The technique is also applied in option pricing, where complex financial derivatives are estimated by simulating underlying asset paths.¹¹, ¹² Furthermore, Markov Chain Monte Carlo (MCMC) methods, which combine Markov chains with Monte Carlo simulation, are extensively used in financial econometrics for Bayesian inference, particularly when estimating parameters of complex models with hidden variables.⁹, ¹⁰ This allows for more robust analysis when traditional methods are computationally challenging.⁸

Limitations and Criticisms

Despite their widespread use, Markov chains have inherent limitations in financial modeling. A primary criticism is the "memoryless property," which assumes that future states depend only on the immediate past state and not on the entire history of the process.⁶, ⁷ In financial markets, this assumption often oversimplifies reality, as market movements can be influenced by long-term trends, past volatility, or a series of significant events, rather than just the most recent observation.⁵ For example, a stock's prolonged downturn might make a recovery less likely than if it had just experienced a brief dip.

Another limitation is the difficulty in capturing complex, non-linear relationships and "black swan" events (rare and unpredictable occurrences with severe consequences) that are common in financial markets.⁴ While simple Markov chain models can offer reasonable short-term predictions, their accuracy tends to decrease significantly over longer time horizons as more influencing factors come into play.³

Furthermore, the effectiveness of Markov chains depends heavily on the definition of states and the accuracy of transition probabilities derived from historical data. If states are poorly defined or historical data does not adequately represent future conditions, the model's predictive power can be compromised. Critics also note that while Markov chains are useful for forecasting, they typically do not provide explanations for why certain transitions occur, which can limit their utility in deeper causal analysis. The Oxford Academic article, "26 Markov chain Monte Carlo methods in corporate finance," highlights that while MCMC has gained traction, its application in certain areas of finance has lagged, and that computational speed can still be an issue.¹, ²

Markov Chain vs. Time Series Analysis

Markov chains and time series analysis are both techniques used in financial modeling to understand and predict sequences of data, but they differ in their underlying assumptions and focus.

A Markov chain focuses on transitions between discrete states, assuming the future state depends only on the current state (the memoryless property). It is particularly useful when the system can be categorized into a finite number of distinct states (e.g., "bull market," "bear market," "stagnant market," or different credit ratings) and the probabilities of moving between these states are of primary interest. The model excels at capturing state-to-state dynamics and long-term equilibrium probabilities.

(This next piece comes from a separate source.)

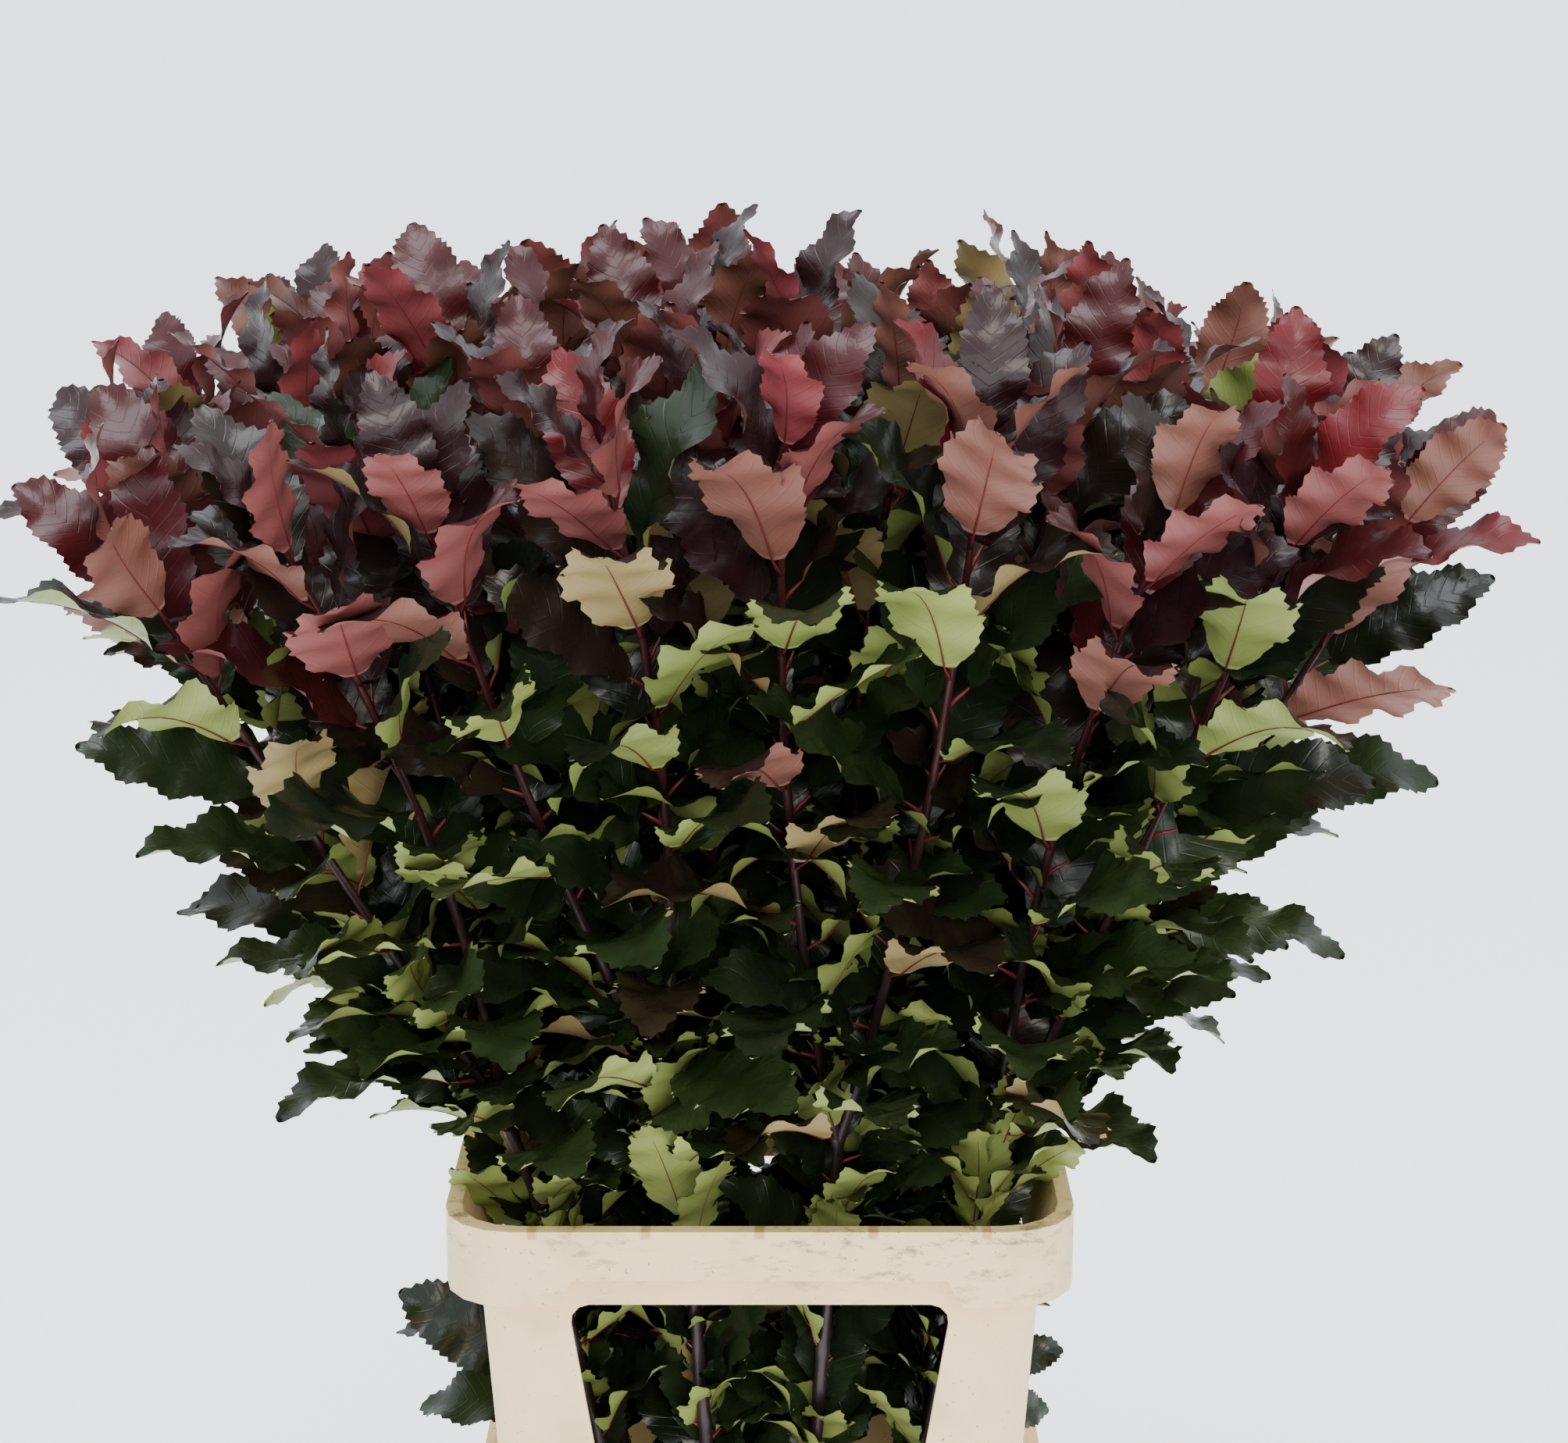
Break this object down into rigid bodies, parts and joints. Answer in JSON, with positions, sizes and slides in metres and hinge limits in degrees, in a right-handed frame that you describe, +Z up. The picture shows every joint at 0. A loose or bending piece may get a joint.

Time series analysis, on the other hand, deals with data points collected sequentially over time. It explicitly considers the entire history of past observations to model and forecast future values. Techniques such as ARIMA models, GARCH models, or exponential smoothing analyze trends, seasonality, and autocorrelation within the data. Time series analysis is often applied to continuous data, like stock prices or interest rates, where the magnitude and specific patterns over time are crucial. While a Markov chain can be a component within a broader time series model (e.g., a Hidden Markov Model), a fundamental distinction lies in the Markov chain's "memoryless" assumption versus the time series' reliance on historical dependencies.

FAQs

How are Markov chains used in financial forecasting?

Markov chains are used in financial forecasting by modeling financial variables as discrete states (e.g., stock price movements, market phases, credit ratings). By observing historical transitions between these states, a transition matrix is created. This matrix then allows for the calculation of probabilities of future states, providing insights into potential market trends or credit events.

What is the "memoryless property" in Markov chains?

The "memoryless property," also known as the Markov property, means that the probability of a future state depends solely on the current state, and not on any of the states that occurred before it. For example, if you are modeling stock prices, the probability of the price increasing tomorrow depends only on today's price, not on how the price behaved last week.

Can Markov chains predict exact stock prices?

No, Markov chains typically do not predict exact stock prices. Instead, they are used to model the probabilities of a stock's price moving into different predefined states (e.g., increasing by a certain percentage, decreasing, or remaining stable). While they can inform investment decisions, they are not designed for precise point predictions of continuous variables.

What is a stationary distribution in the context of Markov chains?

A stationary distribution (or equilibrium distribution) in a Markov chain represents the long-term probabilities of being in each state, assuming the chain continues indefinitely. Once this distribution is reached, the probabilities of being in each state no longer change with further transitions. It provides insight into the long-run behavior and stability of the system being modeled, such as the average proportion of time a market might spend in a bull or bear phase.

Are Markov chains suitable for high-frequency trading?

While theoretical applications exist, the memoryless property and the need for clearly defined states make simple Markov chains less suitable for the rapid, highly complex, and often microstructure-dependent dynamics of high-frequency trading. More advanced models, often incorporating concepts from machine learning and continuous-time processes, are typically preferred in such environments.